● Instruction
Reproduce the complete listing without any deviation.

● Data
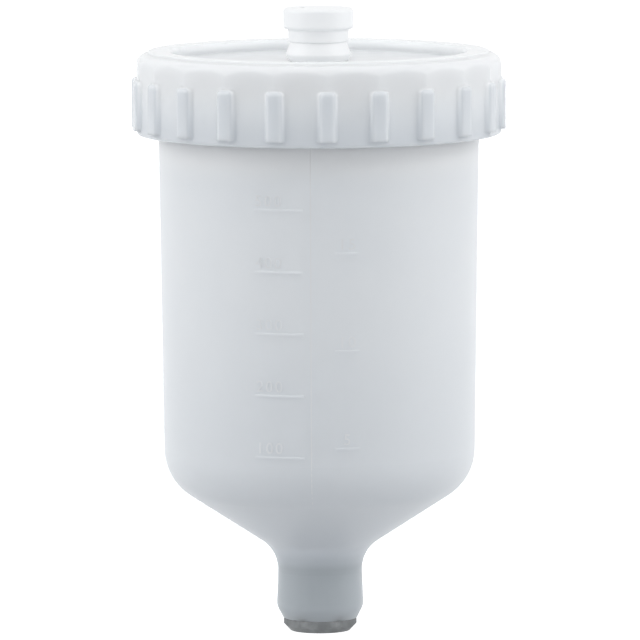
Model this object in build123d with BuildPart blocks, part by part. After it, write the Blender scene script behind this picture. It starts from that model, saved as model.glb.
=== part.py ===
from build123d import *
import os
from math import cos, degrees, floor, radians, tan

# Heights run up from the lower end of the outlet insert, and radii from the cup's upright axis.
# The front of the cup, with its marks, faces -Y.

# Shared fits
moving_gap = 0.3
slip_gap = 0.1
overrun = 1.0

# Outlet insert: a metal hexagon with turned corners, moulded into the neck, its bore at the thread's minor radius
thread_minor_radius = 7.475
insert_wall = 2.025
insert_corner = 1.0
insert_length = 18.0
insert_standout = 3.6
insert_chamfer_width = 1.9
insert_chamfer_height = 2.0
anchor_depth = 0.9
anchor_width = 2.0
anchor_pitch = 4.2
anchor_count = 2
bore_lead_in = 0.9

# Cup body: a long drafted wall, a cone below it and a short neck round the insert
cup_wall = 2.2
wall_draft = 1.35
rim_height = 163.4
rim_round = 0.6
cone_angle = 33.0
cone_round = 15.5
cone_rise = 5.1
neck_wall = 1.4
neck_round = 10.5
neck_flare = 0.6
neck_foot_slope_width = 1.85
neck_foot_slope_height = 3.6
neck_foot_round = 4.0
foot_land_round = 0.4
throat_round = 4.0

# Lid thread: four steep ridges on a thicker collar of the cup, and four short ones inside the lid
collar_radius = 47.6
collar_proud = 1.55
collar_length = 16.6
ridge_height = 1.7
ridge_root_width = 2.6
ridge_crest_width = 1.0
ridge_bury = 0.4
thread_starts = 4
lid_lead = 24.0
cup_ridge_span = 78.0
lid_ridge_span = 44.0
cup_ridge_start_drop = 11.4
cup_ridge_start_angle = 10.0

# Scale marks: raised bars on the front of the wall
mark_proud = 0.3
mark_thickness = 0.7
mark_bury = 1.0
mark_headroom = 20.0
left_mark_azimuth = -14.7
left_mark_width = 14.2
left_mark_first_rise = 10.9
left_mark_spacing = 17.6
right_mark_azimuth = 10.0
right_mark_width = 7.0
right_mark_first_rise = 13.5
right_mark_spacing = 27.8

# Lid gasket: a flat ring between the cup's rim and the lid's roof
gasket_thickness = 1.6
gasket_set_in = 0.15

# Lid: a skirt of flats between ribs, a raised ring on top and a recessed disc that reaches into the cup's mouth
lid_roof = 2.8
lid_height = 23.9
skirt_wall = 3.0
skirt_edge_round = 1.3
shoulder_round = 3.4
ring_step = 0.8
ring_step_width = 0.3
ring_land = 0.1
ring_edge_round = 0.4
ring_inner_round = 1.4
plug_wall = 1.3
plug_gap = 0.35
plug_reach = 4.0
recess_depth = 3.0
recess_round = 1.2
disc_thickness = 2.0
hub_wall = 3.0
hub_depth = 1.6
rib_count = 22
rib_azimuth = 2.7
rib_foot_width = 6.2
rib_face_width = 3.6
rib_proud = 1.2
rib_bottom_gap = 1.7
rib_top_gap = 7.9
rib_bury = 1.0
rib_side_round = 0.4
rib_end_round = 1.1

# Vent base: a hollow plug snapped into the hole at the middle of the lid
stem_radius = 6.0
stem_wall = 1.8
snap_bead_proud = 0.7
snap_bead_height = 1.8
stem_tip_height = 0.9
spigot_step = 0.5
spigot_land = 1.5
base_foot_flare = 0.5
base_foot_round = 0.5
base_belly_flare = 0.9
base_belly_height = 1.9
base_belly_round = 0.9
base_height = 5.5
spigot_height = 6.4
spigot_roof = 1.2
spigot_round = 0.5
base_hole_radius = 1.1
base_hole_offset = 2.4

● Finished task
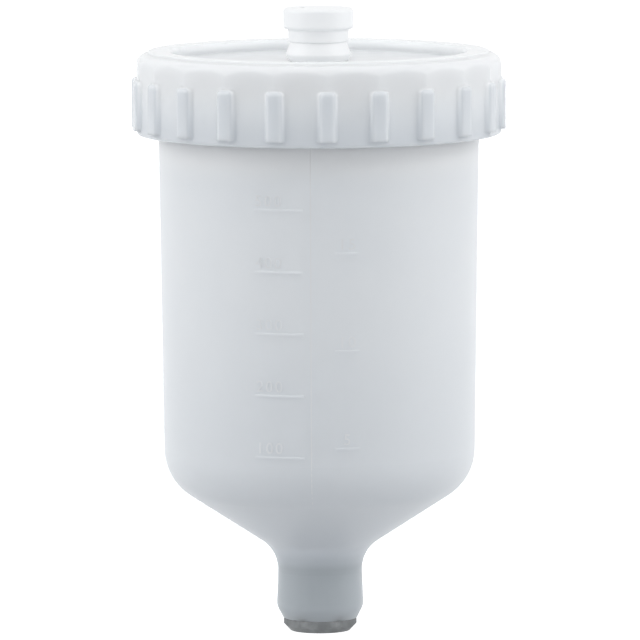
Model this object in build123d with BuildPart blocks, part by part. After it, write the Blender scene script behind this picture. It starts from that model, saved as model.glb.
=== part.py ===
from build123d import *
import os
from math import cos, degrees, floor, radians, tan

# Heights run up from the lower end of the outlet insert, and radii from the cup's upright axis.
# The front of the cup, with its marks, faces -Y.

# Shared fits
moving_gap = 0.3
slip_gap = 0.1
overrun = 1.0

# Outlet insert: a metal hexagon with turned corners, moulded into the neck, its bore at the thread's minor radius
thread_minor_radius = 7.475
insert_wall = 2.025
insert_corner = 1.0
insert_length = 18.0
insert_standout = 3.6
insert_chamfer_width = 1.9
insert_chamfer_height = 2.0
anchor_depth = 0.9
anchor_width = 2.0
anchor_pitch = 4.2
anchor_count = 2
bore_lead_in = 0.9

# Cup body: a long drafted wall, a cone below it and a short neck round the insert
cup_wall = 2.2
wall_draft = 1.35
rim_height = 163.4
rim_round = 0.6
cone_angle = 33.0
cone_round = 15.5
cone_rise = 5.1
neck_wall = 1.4
neck_round = 10.5
neck_flare = 0.6
neck_foot_slope_width = 1.85
neck_foot_slope_height = 3.6
neck_foot_round = 4.0
foot_land_round = 0.4
throat_round = 4.0

# Lid thread: four steep ridges on a thicker collar of the cup, and four short ones inside the lid
collar_radius = 47.6
collar_proud = 1.55
collar_length = 16.6
ridge_height = 1.7
ridge_root_width = 2.6
ridge_crest_width = 1.0
ridge_bury = 0.4
thread_starts = 4
lid_lead = 24.0
cup_ridge_span = 78.0
lid_ridge_span = 44.0
cup_ridge_start_drop = 11.4
cup_ridge_start_angle = 10.0

# Scale marks: raised bars on the front of the wall
mark_proud = 0.3
mark_thickness = 0.7
mark_bury = 1.0
mark_headroom = 20.0
left_mark_azimuth = -14.7
left_mark_width = 14.2
left_mark_first_rise = 10.9
left_mark_spacing = 17.6
right_mark_azimuth = 10.0
right_mark_width = 7.0
right_mark_first_rise = 13.5
right_mark_spacing = 27.8

# Lid gasket: a flat ring between the cup's rim and the lid's roof
gasket_thickness = 1.6
gasket_set_in = 0.15

# Lid: a skirt of flats between ribs, a raised ring on top and a recessed disc that reaches into the cup's mouth
lid_roof = 2.8
lid_height = 23.9
skirt_wall = 3.0
skirt_edge_round = 1.3
shoulder_round = 3.4
ring_step = 0.8
ring_step_width = 0.3
ring_land = 0.1
ring_edge_round = 0.4
ring_inner_round = 1.4
plug_wall = 1.3
plug_gap = 0.35
plug_reach = 4.0
recess_depth = 3.0
recess_round = 1.2
disc_thickness = 2.0
hub_wall = 3.0
hub_depth = 1.6
rib_count = 22
rib_azimuth = 2.7
rib_foot_width = 6.2
rib_face_width = 3.6
rib_proud = 1.2
rib_bottom_gap = 1.7
rib_top_gap = 7.9
rib_bury = 1.0
rib_side_round = 0.4
rib_end_round = 1.1

# Vent base: a hollow plug snapped into the hole at the middle of the lid
stem_radius = 6.0
stem_wall = 1.8
snap_bead_proud = 0.7
snap_bead_height = 1.8
stem_tip_height = 0.9
spigot_step = 0.5
spigot_land = 1.5
base_foot_flare = 0.5
base_foot_round = 0.5
base_belly_flare = 0.9
base_belly_height = 1.9
base_belly_round = 0.9
base_height = 5.5
spigot_height = 6.4
spigot_roof = 1.2
spigot_round = 0.5
base_hole_radius = 1.1
base_hole_offset = 2.4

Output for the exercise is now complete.